Data aggregation is typically performed using a data aggregator tool as part of your overall data management process. These tools operate through the following steps:
- Collecting data from diverse data sources like databases, apps, spreadsheets, IoT devices, ad platforms, website analytics software, and social media. This can include real-time data streaming.
Preparation & Cleansing
- Performing filtering and preprocessing to eliminate inconsistencies, errors, or invalid values before loading the data into a repository such as a data warehouse. These processes bolster the quality of your data, ultimately leading to more dependable and trustworthy insights and analysis.
- Applying normalization techniques or predefined algorithms to standardize the data (see Methods section above).
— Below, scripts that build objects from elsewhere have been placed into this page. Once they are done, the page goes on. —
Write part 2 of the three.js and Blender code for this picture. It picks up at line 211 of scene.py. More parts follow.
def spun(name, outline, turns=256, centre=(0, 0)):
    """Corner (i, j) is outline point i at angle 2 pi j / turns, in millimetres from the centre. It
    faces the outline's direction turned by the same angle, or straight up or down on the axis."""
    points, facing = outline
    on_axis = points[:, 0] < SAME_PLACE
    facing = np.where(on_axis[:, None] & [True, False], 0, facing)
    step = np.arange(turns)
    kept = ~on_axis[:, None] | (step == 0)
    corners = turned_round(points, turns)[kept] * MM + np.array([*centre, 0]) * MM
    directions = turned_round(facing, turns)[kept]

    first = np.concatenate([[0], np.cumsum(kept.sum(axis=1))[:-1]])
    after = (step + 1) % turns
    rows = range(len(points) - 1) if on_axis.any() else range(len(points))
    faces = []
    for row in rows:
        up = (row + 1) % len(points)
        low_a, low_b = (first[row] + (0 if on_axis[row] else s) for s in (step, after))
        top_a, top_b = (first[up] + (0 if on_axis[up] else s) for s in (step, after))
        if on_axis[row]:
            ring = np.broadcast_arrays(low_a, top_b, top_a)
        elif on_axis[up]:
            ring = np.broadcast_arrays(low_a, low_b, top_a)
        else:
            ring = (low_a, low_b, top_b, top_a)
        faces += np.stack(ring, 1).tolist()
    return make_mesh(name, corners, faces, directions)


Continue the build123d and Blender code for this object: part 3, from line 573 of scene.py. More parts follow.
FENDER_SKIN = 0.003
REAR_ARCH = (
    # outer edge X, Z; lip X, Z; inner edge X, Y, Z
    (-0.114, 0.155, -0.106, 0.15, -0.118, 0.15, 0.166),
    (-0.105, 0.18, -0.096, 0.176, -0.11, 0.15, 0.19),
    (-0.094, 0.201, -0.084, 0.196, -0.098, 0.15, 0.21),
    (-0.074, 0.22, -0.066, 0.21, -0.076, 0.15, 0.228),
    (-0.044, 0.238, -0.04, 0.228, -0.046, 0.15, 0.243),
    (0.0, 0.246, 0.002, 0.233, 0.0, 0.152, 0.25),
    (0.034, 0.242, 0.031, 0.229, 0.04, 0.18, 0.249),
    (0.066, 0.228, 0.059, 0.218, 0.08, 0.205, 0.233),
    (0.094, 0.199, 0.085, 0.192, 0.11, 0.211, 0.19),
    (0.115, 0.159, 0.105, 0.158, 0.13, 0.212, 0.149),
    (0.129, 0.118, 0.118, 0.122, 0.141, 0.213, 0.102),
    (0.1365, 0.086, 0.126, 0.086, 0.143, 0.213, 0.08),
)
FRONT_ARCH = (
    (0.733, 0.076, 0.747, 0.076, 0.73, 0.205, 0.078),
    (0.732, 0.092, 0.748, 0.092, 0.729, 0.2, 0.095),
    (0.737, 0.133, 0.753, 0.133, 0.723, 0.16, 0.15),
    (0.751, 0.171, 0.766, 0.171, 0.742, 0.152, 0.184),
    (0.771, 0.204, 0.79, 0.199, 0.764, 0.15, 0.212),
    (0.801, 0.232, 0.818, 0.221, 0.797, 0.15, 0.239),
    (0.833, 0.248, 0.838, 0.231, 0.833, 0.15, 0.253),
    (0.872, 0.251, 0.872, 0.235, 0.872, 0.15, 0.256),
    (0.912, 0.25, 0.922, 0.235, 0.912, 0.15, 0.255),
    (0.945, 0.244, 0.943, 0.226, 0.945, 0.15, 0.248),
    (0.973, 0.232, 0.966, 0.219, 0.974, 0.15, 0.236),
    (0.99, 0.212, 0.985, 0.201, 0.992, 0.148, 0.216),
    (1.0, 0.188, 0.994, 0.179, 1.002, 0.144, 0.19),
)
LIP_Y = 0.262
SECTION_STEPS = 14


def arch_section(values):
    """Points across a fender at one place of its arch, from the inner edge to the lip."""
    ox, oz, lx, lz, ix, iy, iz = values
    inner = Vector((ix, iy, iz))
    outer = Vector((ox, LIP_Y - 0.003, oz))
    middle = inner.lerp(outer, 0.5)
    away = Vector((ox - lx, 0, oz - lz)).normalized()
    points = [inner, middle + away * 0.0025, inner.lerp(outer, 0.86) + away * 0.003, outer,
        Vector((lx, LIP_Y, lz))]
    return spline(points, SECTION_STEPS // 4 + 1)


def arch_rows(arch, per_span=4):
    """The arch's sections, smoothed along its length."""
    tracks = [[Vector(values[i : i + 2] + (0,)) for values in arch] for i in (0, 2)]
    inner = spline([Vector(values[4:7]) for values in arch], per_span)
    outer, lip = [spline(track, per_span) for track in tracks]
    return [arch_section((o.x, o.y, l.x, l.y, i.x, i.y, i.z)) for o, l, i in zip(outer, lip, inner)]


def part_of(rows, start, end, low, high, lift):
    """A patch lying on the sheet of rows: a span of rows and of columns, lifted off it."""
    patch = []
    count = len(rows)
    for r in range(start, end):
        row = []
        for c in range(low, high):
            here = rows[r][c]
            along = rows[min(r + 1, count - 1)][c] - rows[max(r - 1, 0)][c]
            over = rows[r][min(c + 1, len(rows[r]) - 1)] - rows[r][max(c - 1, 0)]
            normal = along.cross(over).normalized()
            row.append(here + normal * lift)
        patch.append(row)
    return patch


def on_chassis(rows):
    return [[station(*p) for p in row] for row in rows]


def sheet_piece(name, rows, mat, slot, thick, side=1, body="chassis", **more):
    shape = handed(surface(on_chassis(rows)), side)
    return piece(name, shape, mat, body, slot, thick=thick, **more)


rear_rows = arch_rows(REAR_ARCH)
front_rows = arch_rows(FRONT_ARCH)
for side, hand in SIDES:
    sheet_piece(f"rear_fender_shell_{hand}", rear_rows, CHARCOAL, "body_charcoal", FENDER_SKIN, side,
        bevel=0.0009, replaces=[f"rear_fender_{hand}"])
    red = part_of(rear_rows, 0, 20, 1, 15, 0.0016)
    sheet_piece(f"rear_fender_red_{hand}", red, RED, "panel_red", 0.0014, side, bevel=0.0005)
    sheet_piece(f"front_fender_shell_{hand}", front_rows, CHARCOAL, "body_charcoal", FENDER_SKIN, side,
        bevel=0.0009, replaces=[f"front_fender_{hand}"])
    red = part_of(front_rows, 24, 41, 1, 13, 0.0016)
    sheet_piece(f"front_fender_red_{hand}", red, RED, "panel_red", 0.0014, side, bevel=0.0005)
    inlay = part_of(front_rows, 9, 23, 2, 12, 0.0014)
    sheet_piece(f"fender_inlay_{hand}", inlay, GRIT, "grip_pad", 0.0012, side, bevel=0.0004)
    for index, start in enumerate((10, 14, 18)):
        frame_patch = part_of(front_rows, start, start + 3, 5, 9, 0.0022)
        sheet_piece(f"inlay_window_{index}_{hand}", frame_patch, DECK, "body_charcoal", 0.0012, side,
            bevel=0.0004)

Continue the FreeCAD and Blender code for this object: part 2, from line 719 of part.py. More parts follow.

- Additionally, certain tools may employ predictive analytics, AI and machine learning to forecast trends or performance.
Analysis and Presentation
- Analyzing the aggregate data to generate fresh insights.
- Displaying the aggregated data in a concise summary format.
Whether you’re using a manual or automated process, you’ll perform one or more of the various aggregation methods below.
Summation: Adds up numerical values to calculate a total or aggregate value.
Counting: Determines the total number of data points in a dataset.
Average (Mean): Calculates the central value by adding up all data points and dividing by the total count.
Minimum and Maximum: Identifies the smallest and largest values in a dataset, respectively.
Median: Finds the middle value in a sorted dataset, dividing it into two equal halves.
Mode: Identifies the most frequently occurring value in a dataset.
Variance and Standard Deviation: Measure the spread or dispersion of data points around the mean.
Percentiles: Divide the data into hundred equal parts, helping to understand the distribution of values.
Aggregating by Time Intervals: Groups data based on specific time periods (e.g., hours, days, months) to analyze trends over time.
Weighted: Applies different weights to data points based on their importance or significance.
Geospatial: Combines data based on geographic locations or regions.
Hierarchical: Aggregates data in a hierarchical structure, allowing for summaries at different levels of granularity.
Rolling: Calculates aggregate values over a moving window or a specific range of data points.
Cumulative: Computes running totals or cumulative sums over a sequence of data points.
These methods allow analysts and data scientists to extract meaningful insights from large and complex datasets, facilitating informed decision-making and trend analysis.